Building a Python SDK for a web API sounds straightforward until you hit the real questions. How do you handle auth? What about retries? Should you go async? How do you test against a live API without burning credits? This FAQ covers the decisions that matter when you're shipping a SDK that developers actually want to use.
Key Takeaways
- A good Python SDK wraps HTTP complexity behind a clean, typed interface with sensible defaults
- Async support is expected in 2025 — design for it from day one, even if you ship sync first
- Retry logic, rate limit handling, and clear error types separate production SDKs from weekend projects
- Pydantic models for request/response validation catch bugs before they hit the wire
- Publishing to PyPI with CI/CD is table stakes — automate it from the start
What project structure should a Python SDK use?
Keep it flat and discoverable.
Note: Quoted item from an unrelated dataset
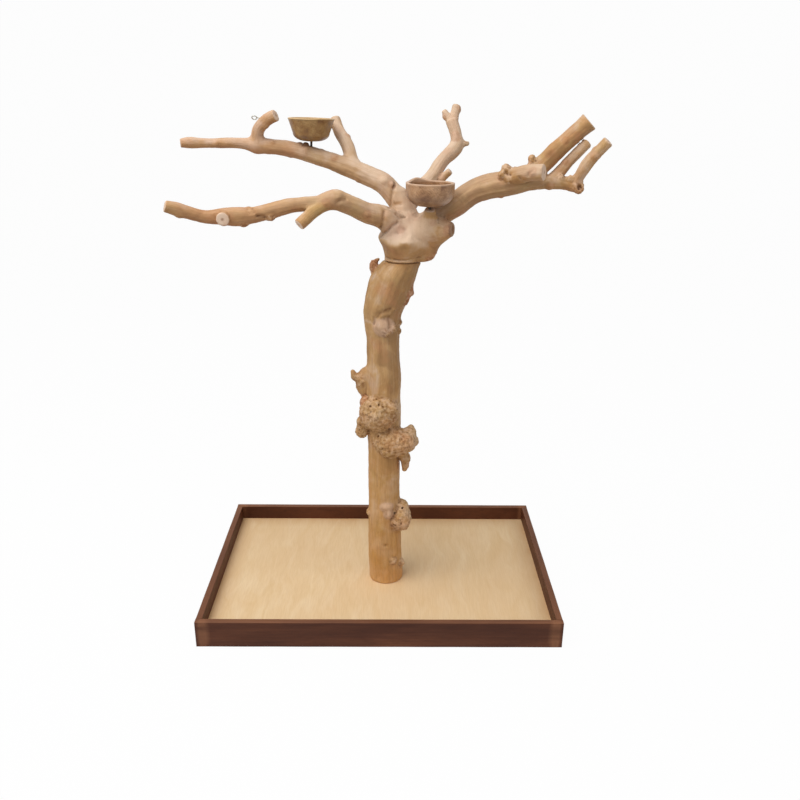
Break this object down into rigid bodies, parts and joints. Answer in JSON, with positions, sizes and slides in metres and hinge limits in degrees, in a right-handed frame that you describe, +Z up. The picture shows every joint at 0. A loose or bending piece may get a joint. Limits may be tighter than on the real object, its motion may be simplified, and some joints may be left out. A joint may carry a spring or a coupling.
{
  "type": "parrot play stand",
  "caption": "Natural-wood play stand for a parrot: a burled trunk with a branching screw-on crown, wooden bowls and a toy eye, standing in a framed tray.",
  "frame": {"origin": "middle of the tray's footprint on the floor", "axes": "+X to the right along the tray's length, +Y to the back, +Z up"},
  "size_m": [0.995, 0.61, 1.2726],
  "materials": {
    "stained_rail": "dark stained hardwood, satin",
    "pale_plywood": "clear coated pale plywood",
    "bare_softwood": "bare planed softwood",
    "tree_wood": "bark-free sanded natural wood, matt",
    "olive_bowl_wood": "turned wood, satin",
    "rosy_bowl_wood": "turned wood with a natural edge, matt",
    "zinc_steel": "zinc plated",
    "brass_insert": "turned",
    "bright_wire": "bright nickel plated wire"
  },
  "bodies": {
    "base": {"front_rail": "stained_rail", "back_rail": "stained_rail", "left_rail": "stained_rail", "right_rail": "stained_rail", "floor_panel": "pale_plywood", "left_batten": "bare_softwood", "right_batten": "bare_softwood", "centre_bearer": "bare_softwood", "batten_screws": "zinc_steel", "corner_dowels": "bare_softwood", "trunk": "tree_wood", "trunk_lag_screws": "zinc_steel", "lag_washers": "zinc_steel", "crown_rod": "zinc_steel"},
    "crown": {"crown": "tree_wood", "crown_insert": "brass_insert", "left_bowl_stud": "zinc_steel", "right_bowl_stud": "zinc_steel", "toy_eye": "bright_wire"},
    "left_bowl": {"left_bowl": "olive_bowl_wood", "left_bowl_insert": "brass_insert"},
    "right_bowl": {"right_bowl": "rosy_bowl_wood", "right_bowl_insert": "brass_insert"}
  },
  "joints": [
    {"name": "crown_turn", "type": "hinge", "parent": "base", "child": "crown", "pos_m": [0.051, -0.028, 0.9183], "axis": [0, 0, 1], "continuous": true},
    {"name": "left_bowl_turn", "type": "hinge", "parent": "crown", "child": "left_bowl", "pos_m": [-0.168, 0.043, 1.1763], "axis": [0.0244, 0, 0.9997], "continuous": true},
    {"name": "right_bowl_turn", "type": "hinge", "parent": "crown", "child": "right_bowl", "pos_m": [0.111, -0.092, 1.0503], "axis": [0, 0, 1], "continuous": true}
  ]
}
Developers importing your package should never have to guess where things live:
searchhive-python/
├── src/
│ └── searchhive/
│ ├── __init__.py # Public API surface
│ ├── client.py # Main client class
│ ├── models.py # Pydantic request/response models
│ ├── errors.py # Custom exception hierarchy
│ ├── config.py # Client configuration
│ └── _types.py # Type aliases, protocols
├── tests/
│ ├── conftest.py
│ ├── test_client.py
│ └── test_models.py
├── pyproject.toml
└── README.md
The src/ layout prevents accidental imports from the working directory during development. Pydantic models in models.py give you validation and serialization for free — don't skip them.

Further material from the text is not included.